The overarching target is to achieve climate neutrality by 2045. In addition, the share of renewable energies in gross electricity consumption is to be increased from around 42 per cent today to 80 per cent by 2030.
To make this possible, the regulatory framework in particular must be adapted to remove existing hurdles and create the right incentives. The BMWi has announced that it will have advanced all the laws, ordinances and measures necessary to achieve the targets to such an extent by the end of 2022 that the corresponding procedures will be completed this year. This ambitious project goes by the name of the ‘Emergency Climate Protection Programme’ (Klimaschutz-Sofortprogramm). The first part of this programme is expected to be published by the end of April 2022.
Emergency Climate Protection Programme
An amendment to the German Renewable Energy Sources Act in particular will set the course for the target of 80 per cent of renewable energies in gross electricity consumption by 2030. In concrete terms, the BMWi has so far mentioned an increase in tender volumes. In addition, the principle that expanding renewable energies is in the ‘overriding interest of the public [and] public safety’ will also be enshrined in the amendment. The latter in particular may sound like a small detail and mere wish. However, in the political world, the discussion surrounding this is likely to be a heated one. Let’s take regulations on the minimum distance between wind turbines, for example, which represent a hurdle for their expansion. These and other similar regulations are currently a matter for the individual states, meaning the federal government has little influence on removing them. However, if, in the future, the expansion of renewable energies is directly linked to the preservation of public safety in a federal law – such as the German Renewable Energy Sources Act – the decision-making power of the individual states would be called into question in these matters.
The name of the solar acceleration package (Solarbeschleunigungspaket) explains exactly what the programme is about. In particular, an improvement in electricity prices for tenants and an increase in the tendering thresholds have been announced. The BMWi paper directly addresses the conflict over suitable locations for standalone systems with nature conservation and emphasises that it wants to comply with nature conservation criteria. In addition, it will also be stipulated by law that all suitable roof surfaces must be used for solar energy purposes. This will become mandatory for new commercial buildings.
The Wind-on-Land Act (Wind-an-Land-Gesetz) is intended to accelerate the expansion of wind turbines. To this end, two per cent of the state’s land area will be reserved by law for wind energy purposes. In addition, the law is designed to create conditions to speed up planning and approval procedures.
Up to 50 per cent of heating energy should be generated using climate-neutral methods by 2030. A new ‘Climate-neutral Building Strategy’ (Gebäudestrategie Klimaneutralität) will be developed to achieve this target. The paper specifically mentions increasing energy efficiency and expanding heating grids in relation to this. The Federal Funding for Efficient Heating Grids (Bundesförderung effiziente Wärmenetze, BEW) will be increased for this purpose.

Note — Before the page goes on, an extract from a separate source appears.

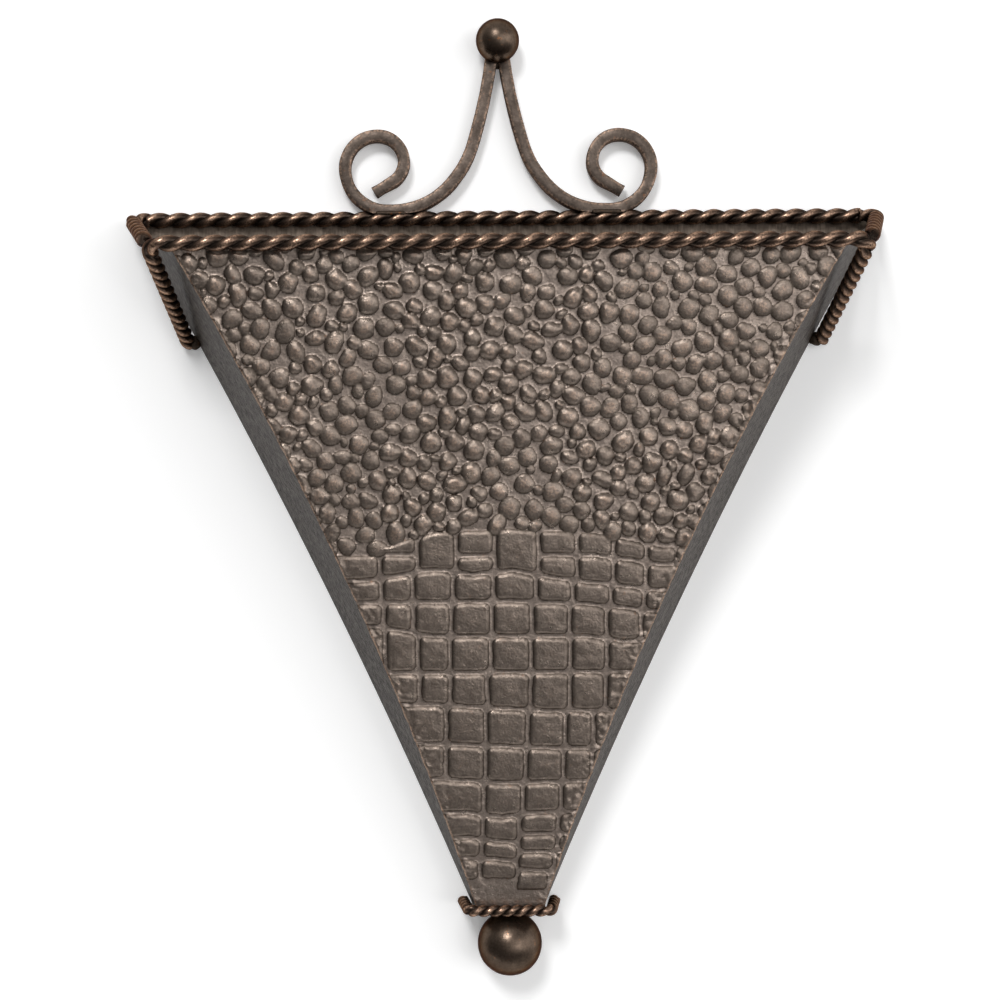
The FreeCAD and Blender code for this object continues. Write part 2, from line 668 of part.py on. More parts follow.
def bottom_ball():
    """Ball under the bottom plate, drilled for its stud."""
    ball = Part.makeSphere(BOTTOM_BALL_R, bottom_ball_centre)
    top = bottom_ball_centre + V(0, 0, BOTTOM_BALL_R - STUD_IN_BALL)
    return ball.cut(Part.makeCylinder(STUD_R + STUD_GAP, 2 * STUD_IN_BALL, top))


def bottom_ball_stud():
    """Stud from the ball through the plate, closed by a domed weld inside the pocket."""
    low = bottom_ball_centre.z + BOTTOM_BALL_R - STUD_IN_BALL
    pin = Part.makeCylinder(STUD_R, BODY_BOTTOM_Z + STUD_ABOVE_PLATE - low, V(0, ball_y, low))
    dome = Part.makeSphere(STUD_HEAD_R, V(0, ball_y, BODY_BOTTOM_Z))
    return pin.fuse(keep_above(dome, BODY_BOTTOM_Z)).removeSplitter()


def seam_tacks(place, circle, high, inset, pocket):
    """Tack welds inside the two long corners along one sheet."""
    tacks = []
    spacing = high / (TACKS_PER_SEAM - 1 + TACK_START + TACK_END)
    for side in (-1, 1):
        for number in range(TACKS_PER_SEAM):
            up = spacing * (number + TACK_START)
            spot = place(side * edge_x(circle, up, inset), up, SHEET)
            tacks.append(Part.makeSphere(TACK_R, spot).common(pocket))
    return group(tacks)


def side_skin(side, up):
    """Point on a side sheet's outer face beside the back sheet, and the direction into the pocket."""
    front_up_here = up / back_height * front_slope
    front_x = edge_x(front_circle, front_up_here, FRONT_OVERHANG)
    front = front_point(side * front_x, front_up_here, SHEET)
    below, here = [back_point(side * edge_x(back_circle, level), level, SHEET) for level in (up - TRIM, up)]
    return here, unit(here, front).cross(unit(below, here)).normalize() * side


def stay_welds():
    """Weld at each stay's foot, between the stay and the side sheet."""
    welds = []
    for side, foot in stay_feet.items():
        along = unit(front_corners[side], foot)
        rope = Part.makeCylinder(rope_r + 2 * NOTCH_GAP, 2 * STAY_FALL, foot - along * STAY_FALL, along)
        weld = Part.makeSphere(STAY_BEAD_R, foot - X_AXIS * (side * (rope_r + STAY_SIDE_GAP / 2)))
        skin, inwards = side_skin(side, foot_up)
        welds.append(largest(keep_below_plane(weld.cut(rope), skin - inwards * NOTCH_GAP, inwards)))
    return group(welds)


# ---------------------------------------------------------------- all pieces

right_side = right_side_panel()
sides = {1: right_side, -1: mirrored(right_side)}
pocket = hollow()
scrolls = {-1: scroll(-1), 1: scroll(1)}

write("front_panel", front_panel())
write("back_panel", back_panel())
write("left_side_panel", sides[-1])
write("right_side_panel", sides[1])
write("bottom_plate", bottom_plate())
write("back_rim_rope", back_rim_rope())
write("left_rim_rope", side_rim_rope(-1))
write("right_rim_rope", side_rim_rope(1))
write("front_rim_rope", front_rim_rope())
write("left_stay_rope", stay_rope(-1))
write("right_stay_rope", stay_rope(1))
write("collar_rope", collar_rope())
write("left_scroll", scrolls[-1])
write("right_scroll", scrolls[1])
write("scroll_welds", scroll_welds(scrolls))
write("top_ball", Part.makeSphere(TOP_BALL_R, top_ball_centre))
write("bottom_ball", bottom_ball())
write("bottom_ball_stud", bottom_ball_stud())
write("front_seam_tacks", seam_tacks(front_point, front_circle, front_slope, front_inset, pocket))
write("back_seam_tacks", seam_tacks(back_point, back_circle, back_height, SHEET, pocket))
write("stay_welds", stay_welds())
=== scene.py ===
import random
from math import atan2, ceil, cos, hypot, pi, radians, sin, sqrt, tan

import bmesh
import bpy
from mathutils import Matrix, Vector, kdtree, noise


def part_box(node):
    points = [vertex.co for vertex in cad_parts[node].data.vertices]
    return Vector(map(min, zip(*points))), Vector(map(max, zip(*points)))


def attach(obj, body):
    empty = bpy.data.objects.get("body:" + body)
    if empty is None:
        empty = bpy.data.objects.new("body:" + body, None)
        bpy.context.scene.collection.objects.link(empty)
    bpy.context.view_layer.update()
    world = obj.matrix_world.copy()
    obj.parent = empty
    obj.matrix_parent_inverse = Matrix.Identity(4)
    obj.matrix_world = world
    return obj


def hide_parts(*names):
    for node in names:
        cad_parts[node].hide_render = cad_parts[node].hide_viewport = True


bl_info = {
    "name": "Wall Planter",
    "version": (1, 0, 0),
    "blender": (4, 5, 0),
    "location": "View3D > Sidebar > Planter",
    "description": "Finishes the wall planter: stamped front sheet, twisted rods, scrolls, balls and welds",
    "category": "Add Mesh",
}

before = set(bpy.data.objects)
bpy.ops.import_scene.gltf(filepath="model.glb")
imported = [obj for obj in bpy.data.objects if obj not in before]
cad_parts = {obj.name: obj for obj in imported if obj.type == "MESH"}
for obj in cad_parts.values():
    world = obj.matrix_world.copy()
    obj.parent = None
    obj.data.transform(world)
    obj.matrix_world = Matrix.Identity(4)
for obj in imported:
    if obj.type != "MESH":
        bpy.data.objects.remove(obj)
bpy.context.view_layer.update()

MM = 0.001
X_AXIS, Y_AXIS, Z_AXIS = Vector((1, 0, 0)), Vector((0, 1, 0)), Vector((0, 0, 1))

# ------------------------------------------------------------ places taken from the solids

FRONT_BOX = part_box("front_panel")
BACK_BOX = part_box("back_panel")
REAR_ROPE_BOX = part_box("back_rim_rope")
FRONT_ROPE_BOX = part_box("front_rim_rope")
COLLAR_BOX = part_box("collar_rope")
TOP_BALL_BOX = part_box("top_ball")
BOTTOM_BALL_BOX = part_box("bottom_ball")

# Sheets
SHEET = BACK_BOX[1].y - BACK_BOX[0].y
BODY_BOTTOM_Z = BACK_BOX[0].z
FRONT_TOP_HALF = FRONT_BOX[1].x
FRONT_TOP = Vector((0, -88.0 * MM, 5.0 * MM))           # top edge of the front sheet's outer face
FRONT_FOOT = Vector((0, -28.0 * MM, BODY_BOTTOM_Z))     # bottom edge of the same face
FRONT_BOTTOM_HALF = 16.8 * MM
FRONT_BOW = 10.0 * MM                                   # how far its long edges bow inwards
FRONT_OVERHANG = 0.6 * MM                               # its raw edge stands this far past the side sheets

# Twisted rods
ROD_GAP = 0.06 * MM                                     # gap between the two rods of a rope
ROD_PRESS = 1.22                                        # how much thicker the rods look, pressed together
REAR_LAY = 21.5 * MM                                    # length of one full turn
FRONT_LAY = 22.1 * MM
STAY_LAY = 14.0 * MM
COLLAR_LAY = 11.6 * MM
ROPE_CLEAR = 0.4 * MM                                   # gap between a rope's cut end and its neighbour
STAY_JOINT_GAP = 0.8 * MM
REAR_BEND, FRONT_BEND, COLLAR_BEND = 8.0 * MM, 7.0 * MM, 4.6 * MM
REAR_CORNER_INSET = 1.8 * MM                            # rear corner inside the back sheet's corner
FRONT_CORNER_REACH = 9.0 * MM                           # front corner outside the front sheet's corner
STAY_FOOT = Vector((165.97, -4.08, -36.22)) * MM
COLLAR_FRONT = Vector((20.95, -31.43, -329.3)) * MM     # right front corner of the collar's centre line
COLLAR_END = Vector((23.98, -4.0, -329.3)) * MM         # its right end, just off the wall
COLLAR_TURN = 0.1

# Crest
CREST_X = (TOP_BALL_BOX[0].x + TOP_BALL_BOX[1].x) / 2
LEG_GAP = 0.1 * MM
LEG_LEAN = 8.0
LEG_BENDS = ((294.0, 9.0), (54.0, 29.0), (40.0, 44.0))  # (radius in mm, degrees), from the ball down
FOOT_FLAT = 2.7
CURL_BENDS = ((22.2, 90.0), (17.0, 90.0), (13.8, 90.0), (12.0, 60.0))
TIP_LENGTH = 11.0 * MM
TIP_TWIST = radians(14)
NOTCH_DEPTH = 3.2 * MM
TOUCH = 0.05 * MM                                       # gap where two pieces meet

front_up = (FRONT_TOP - FRONT_FOOT).normalized()
front_out = X_AXIS.cross(front_up)
front_slope = (FRONT_TOP - FRONT_FOOT).length


def middle(box):
    """Centre of a box."""
    return (box[0] + box[1]) / 2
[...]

The German Building Energy Act (Gebäudeenergiegesetz) will be amended to increase building standards. From 2025 onwards, every newly built heating system will be operated on the basis of at least 65 per cent renewable energies. In addition, the funding pools in this area will also be adjusted to create incentives for investments that are in line with the climate targets.
In order to support the transformation of industry, legal foundations to introduce carbon contracts for difference will be created. To put it very simply, companies can conclude these contracts with the state to compensate for the difference between the cost of avoiding CO2 and the profits gained in doing so. If the cost of avoiding CO2 (by investing in energy efficiency, for instance) is higher than the profit gained in doing so (avoided expenditure on CO2 certificates), the state will assume the difference. In the opposite case, the company must pay the difference.

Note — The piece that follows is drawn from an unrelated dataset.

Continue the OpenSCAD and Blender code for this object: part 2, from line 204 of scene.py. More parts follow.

Hydrogen is the current talk of the town. The BMWi is also backing hydrogen technology and wants to double the production capacities that are planned at the moment. To this end, the National Hydrogen Strategy is to be revised and corresponding funding programmes launched.
Fasten your seatbelts
By creating the opening balance sheet on climate protection, Habeck has made it clear that there is still a lot to be done to achieve Germany’s climate targets. The targets and measures that have been announced are ambitious. In particular, the announcement that all of the necessary legislative projects will be completed this year is nothing short of incredible.
For the energy industry, the transformation of the energy system will pose a number of major challenges – but this isn’t news. However, we could be in for a bumpy ride if the targets that have been outlined are actually going to be met using the measures that have been announced. We’re about to put our foot down, so fasten your seatbelts.